RDV auj. 16h pl. V. Hugo. TRÈS IMPORTANT. N.

Intrigué, je me demande ce qu'il s'est passé de si grave entre hier soir et ce matin, quand la sonnerie signalant la fin de la récré me tire de ma rêverie. Je me mets en rang avec mes camarades, toujours perplexe. Et ce n'est qu'une fois en classe, quand la prof demande qui veut corriger l'exercice sur Scratch, que je m'aperçois que nous sommes en cours de maths.

Avec Mme Sians.

J'étouffe une exclamation et la prof me regarde bizarrement :

- Tout va bien, Ely ?

- Euh, oui madame !

Je pique du nez dans mon cahier, gêné. La prof se désintéresse de moi, mais je juge tout de même préférable de ne plus me faire remarquer.

A la fin du cours, nous passons de la salle informatique à notre salle de classe habituelle.

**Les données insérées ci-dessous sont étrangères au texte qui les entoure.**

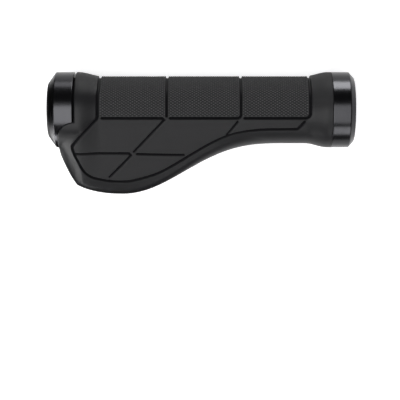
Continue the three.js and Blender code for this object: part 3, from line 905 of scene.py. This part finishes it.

Je fais signe à mes amis de ne pas m'attendre et m'approche du bureau de la prof :

- Madame...

Elle relève la tête et fronce les sourcils en me voyant :

- Oui, Ely ?

Le ton est sévère, dissuasif. Je sens une boule se former au creux de mon ventre. Je suis tellement déstabilisé et intimidé par cette intonation inhabituelle que je me contente de balbutier :

- Euh... Je... On... Non rien !

J'ai juste le temps de la voir hausser un sourcil avant de partir en courant. Mais à peine ai-je fait quelques pas dans le couloir que la voix de la prof retentit dans ma tête :

- Ely !

Le ton est nettement plus bienveillant. Je me fige.

- Oui ?

Je me rends compte en même temps de l'étrangeté de mon comportement, alors je me remets à marcher. Mme Sians reprend :

- Sois patient. Soyez patients. Vous en saurez bientôt plus.

- D'accord.

- Et surtout pas d'imprudences.

"On dirait Ombrine", je songe.

- Ombrine a raison, répond la prof.

Je me dis alors que si elle a entendu ce que j'avais prévu de garder pour moi, c'est que je ne maîtrise pas encore la technique de la télépathie. Et à peine ai-je formulé cette pensée que le rire clair de Mme Sians retentit dans mon esprit :

- Il y a des chances, en effet !

Je souris en m'engageant dans les escaliers.

- Dépêche-toi, tu es en retard, me conseille Mme Sians.

J'accélère le pas. Mais avant d'atteindre ma salle de classe, un détail me revient à l'esprit :

- Nolan nous a donné un rendez-vous cet après-midi, à Ombrine, Lyzia et moi. Ça a l'air grave.

- Nolan ? Bizarre... Bon, tenez-moi au courant. S'il se passe quoi que ce soit d'anormal, je veux en être avertie.

Pendant un instant, je peux presque percevoir son expression nerveuse, inquiète. Puis, sans avertissement, elle coupe le contact.

Il ne me reste plus qu'à retourner en cours.